Reviewed in the United States on November 11, 2013
The retelling of Mary Shelley's Frankenstein by Michael Burgan, which attempts to create an accurate and compelling version of the novel, merely recalls the vaguest of plot points and relies upon blandly illustrated cartoons, and fails to demonstrate any deeper knowledge of the novel. Frankenstein, which is a powerful and incredibly well-crafted novel, loses much of its symbolism and deeper meanings, making the graphic novel an ultimately useless tool in understanding the meanings behind Shelley's novel. The illustrations in the graphic novel initially seem to evoke emotion in the reader however with the passing of time the illustrations no longer have that effect. The color scheme of the pictures are all of a repetitive unimaginative palette. The illustrations also fail to reflect the time period of Shelley's Frankenstein. The clothing seem to reflect 20th century style instead of the 19th century setting the novel is supposed to be placed. The graphics are dark, yet not creepy enough to illustrate the story of Frankenstein. The text used in the novel is just as bland as the illustrations. It is extremely basic, telling just the skeleton plot summary without including any depth or emotion. The rich figurative language of Shelley is lost in this uninspired graphic novel. Far too many important details are left unmentioned, leaving us with an unsatisfactory, flavorless impression when reaching the end. Both the illustrations and text are fairly dull, and the powerful potential Shelley's story holds fails to follow through. The type of audience this novel would be suitable for would be young middle school students as opposed to more advanced readers of literature. Students new to the English language who wish to have a taste of classic literature may also find this novel helpful. The basicness of Burgan's novel can work as a helpful introduction to the story before going in depth with Shelley's novel. Also, as people frequently have a skewed understanding of the story of Frankenstein, a simple graphic novel such as this can help inform people of the basic plot points of the true story.

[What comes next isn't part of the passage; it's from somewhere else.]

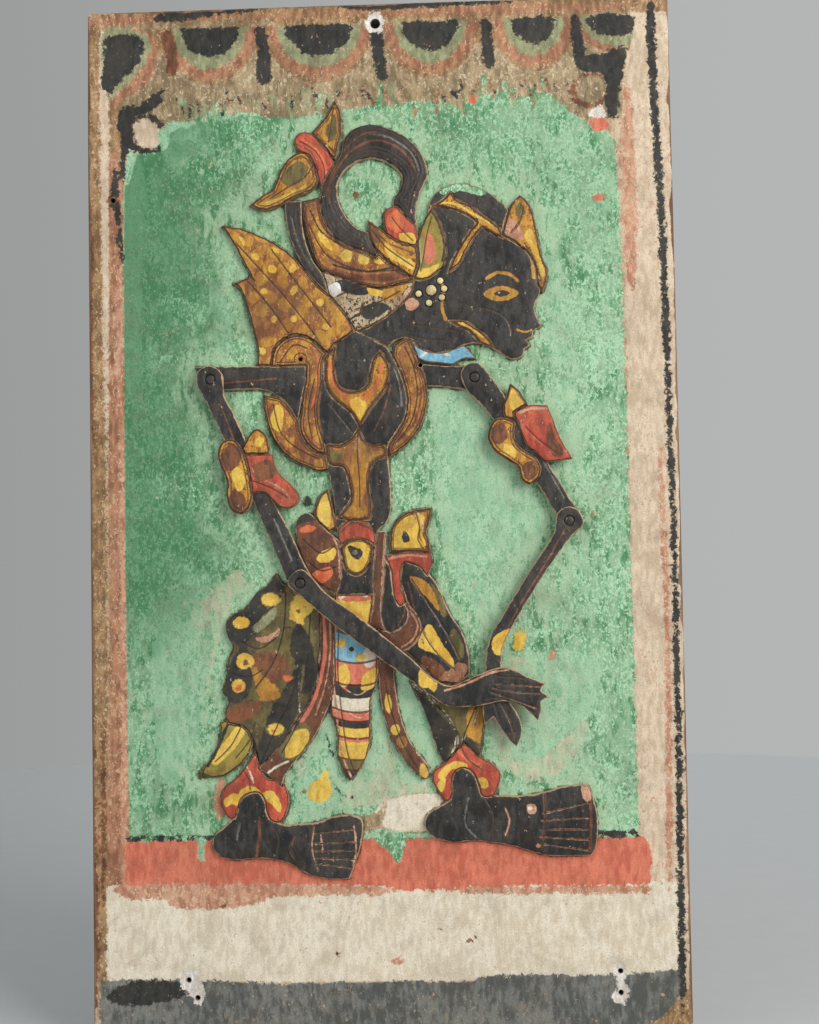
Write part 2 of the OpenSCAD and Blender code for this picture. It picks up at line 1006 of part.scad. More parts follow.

As public school teachers, we spent a large portion of our yearly budget on several of these books for our students. Within a week ALL of the books were ruined. They are very cheaply made and the pages fall out very easily. I would NOT recommend buying this product, especially if you want to use it in your classroom.
My grandchildren and I have been reading this series of graphic novels as a quick and easy literary taster. They can then read the originals, if sufficiently interested. If not, they've all been injected with some culture. The appendices are also educational, helping to broaden their thoughts into criticism, in the neutral sense of the word.